**GIVEN REQUEST**. Find "Recreate this object" in the data, then restate the line it sits in and every later line word for word, ending with the last line.

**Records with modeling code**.
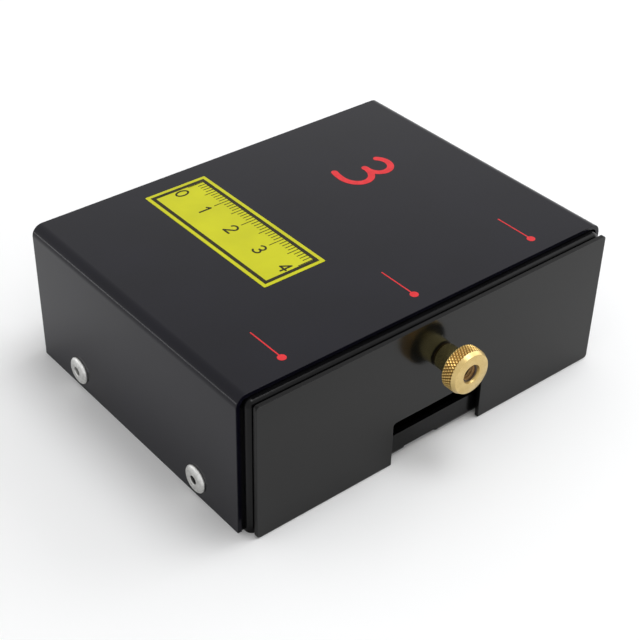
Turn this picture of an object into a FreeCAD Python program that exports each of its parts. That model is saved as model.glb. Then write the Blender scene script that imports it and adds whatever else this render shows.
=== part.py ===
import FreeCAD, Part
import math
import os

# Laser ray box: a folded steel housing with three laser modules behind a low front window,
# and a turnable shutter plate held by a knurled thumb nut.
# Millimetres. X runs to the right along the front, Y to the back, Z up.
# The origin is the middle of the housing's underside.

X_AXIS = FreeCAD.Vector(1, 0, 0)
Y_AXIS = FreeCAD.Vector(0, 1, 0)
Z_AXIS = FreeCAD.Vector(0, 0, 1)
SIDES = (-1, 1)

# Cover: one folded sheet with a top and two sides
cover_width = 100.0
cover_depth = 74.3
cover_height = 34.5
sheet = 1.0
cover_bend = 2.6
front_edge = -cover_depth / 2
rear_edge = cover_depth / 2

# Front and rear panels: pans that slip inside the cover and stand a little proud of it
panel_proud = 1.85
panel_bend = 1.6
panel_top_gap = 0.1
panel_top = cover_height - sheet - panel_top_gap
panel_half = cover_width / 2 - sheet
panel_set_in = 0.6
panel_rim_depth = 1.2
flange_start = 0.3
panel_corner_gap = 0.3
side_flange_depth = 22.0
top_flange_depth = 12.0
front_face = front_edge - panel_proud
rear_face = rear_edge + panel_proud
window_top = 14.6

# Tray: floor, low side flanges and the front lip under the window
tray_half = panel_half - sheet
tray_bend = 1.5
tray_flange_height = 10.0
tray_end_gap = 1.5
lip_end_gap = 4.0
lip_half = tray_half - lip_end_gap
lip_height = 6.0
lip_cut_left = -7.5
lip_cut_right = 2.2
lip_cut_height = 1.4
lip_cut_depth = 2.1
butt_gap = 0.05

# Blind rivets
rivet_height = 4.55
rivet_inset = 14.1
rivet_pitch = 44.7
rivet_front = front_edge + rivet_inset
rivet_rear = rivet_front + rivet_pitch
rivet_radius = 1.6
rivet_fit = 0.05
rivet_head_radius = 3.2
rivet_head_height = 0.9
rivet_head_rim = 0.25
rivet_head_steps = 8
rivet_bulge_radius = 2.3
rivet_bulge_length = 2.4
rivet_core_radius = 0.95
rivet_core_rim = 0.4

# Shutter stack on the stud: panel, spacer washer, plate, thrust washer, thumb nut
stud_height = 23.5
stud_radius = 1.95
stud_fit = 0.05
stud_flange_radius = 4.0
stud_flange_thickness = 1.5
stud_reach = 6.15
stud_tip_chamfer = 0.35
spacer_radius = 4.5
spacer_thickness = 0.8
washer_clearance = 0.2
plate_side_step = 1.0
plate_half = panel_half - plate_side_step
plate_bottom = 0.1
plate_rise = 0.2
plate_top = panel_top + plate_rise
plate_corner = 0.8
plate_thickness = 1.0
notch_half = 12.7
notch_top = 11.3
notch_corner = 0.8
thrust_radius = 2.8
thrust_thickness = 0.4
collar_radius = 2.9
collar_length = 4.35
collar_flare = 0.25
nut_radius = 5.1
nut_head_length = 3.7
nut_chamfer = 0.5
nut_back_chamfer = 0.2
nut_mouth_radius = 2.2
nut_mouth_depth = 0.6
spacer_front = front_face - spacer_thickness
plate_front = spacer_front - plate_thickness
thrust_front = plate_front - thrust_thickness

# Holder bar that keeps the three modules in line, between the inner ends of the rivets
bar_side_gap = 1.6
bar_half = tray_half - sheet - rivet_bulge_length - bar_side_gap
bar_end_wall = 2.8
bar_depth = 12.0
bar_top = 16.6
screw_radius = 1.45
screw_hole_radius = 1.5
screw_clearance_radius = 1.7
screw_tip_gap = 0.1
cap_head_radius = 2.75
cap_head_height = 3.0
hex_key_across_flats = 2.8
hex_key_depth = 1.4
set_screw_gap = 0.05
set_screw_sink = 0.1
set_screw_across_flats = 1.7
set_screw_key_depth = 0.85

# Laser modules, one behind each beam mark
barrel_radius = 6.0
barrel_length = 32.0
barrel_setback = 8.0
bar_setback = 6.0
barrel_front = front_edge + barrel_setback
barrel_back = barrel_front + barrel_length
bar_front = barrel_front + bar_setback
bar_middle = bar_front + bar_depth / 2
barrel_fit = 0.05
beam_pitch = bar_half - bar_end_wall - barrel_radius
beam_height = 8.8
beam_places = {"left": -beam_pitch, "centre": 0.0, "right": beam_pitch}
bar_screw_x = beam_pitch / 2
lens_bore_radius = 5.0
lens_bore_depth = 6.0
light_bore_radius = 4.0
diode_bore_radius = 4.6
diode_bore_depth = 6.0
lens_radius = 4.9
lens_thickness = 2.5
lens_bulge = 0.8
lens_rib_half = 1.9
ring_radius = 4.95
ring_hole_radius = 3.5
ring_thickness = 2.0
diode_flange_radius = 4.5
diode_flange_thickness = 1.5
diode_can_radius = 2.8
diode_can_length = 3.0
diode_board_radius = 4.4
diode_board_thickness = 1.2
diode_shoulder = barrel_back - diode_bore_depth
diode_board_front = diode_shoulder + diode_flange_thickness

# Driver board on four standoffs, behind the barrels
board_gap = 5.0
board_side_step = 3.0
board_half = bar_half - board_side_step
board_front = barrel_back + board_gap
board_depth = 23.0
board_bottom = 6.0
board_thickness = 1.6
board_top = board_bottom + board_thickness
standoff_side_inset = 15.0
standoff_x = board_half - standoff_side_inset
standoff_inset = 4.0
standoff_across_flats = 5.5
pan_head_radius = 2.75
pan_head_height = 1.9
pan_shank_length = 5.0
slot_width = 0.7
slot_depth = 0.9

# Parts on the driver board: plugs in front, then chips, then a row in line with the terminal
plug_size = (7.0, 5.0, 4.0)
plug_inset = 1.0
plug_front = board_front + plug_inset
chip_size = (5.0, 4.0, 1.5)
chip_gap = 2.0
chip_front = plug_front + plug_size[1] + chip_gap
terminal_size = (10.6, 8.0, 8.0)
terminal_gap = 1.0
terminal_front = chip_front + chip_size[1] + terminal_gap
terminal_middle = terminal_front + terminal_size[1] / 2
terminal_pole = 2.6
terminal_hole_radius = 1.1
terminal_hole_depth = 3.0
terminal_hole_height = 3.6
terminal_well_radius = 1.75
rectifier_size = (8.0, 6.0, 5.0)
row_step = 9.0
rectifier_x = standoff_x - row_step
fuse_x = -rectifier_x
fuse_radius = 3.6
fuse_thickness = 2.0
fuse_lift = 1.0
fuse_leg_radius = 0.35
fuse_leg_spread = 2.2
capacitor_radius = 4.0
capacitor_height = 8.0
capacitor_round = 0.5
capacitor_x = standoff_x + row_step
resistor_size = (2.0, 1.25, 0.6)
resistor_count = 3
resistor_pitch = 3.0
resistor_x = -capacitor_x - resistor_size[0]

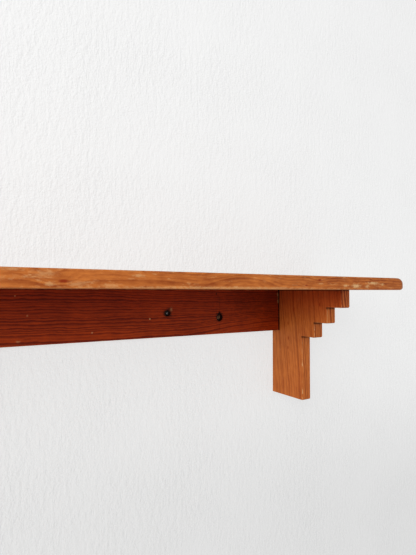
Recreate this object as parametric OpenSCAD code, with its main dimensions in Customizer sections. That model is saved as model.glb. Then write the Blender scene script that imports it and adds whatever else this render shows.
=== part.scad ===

**THE RESPONSE**.
Recreate this object as parametric OpenSCAD code, with its main dimensions in Customizer sections. That model is saved as model.glb. Then write the Blender scene script that imports it and adds whatever else this render shows.
=== part.scad ===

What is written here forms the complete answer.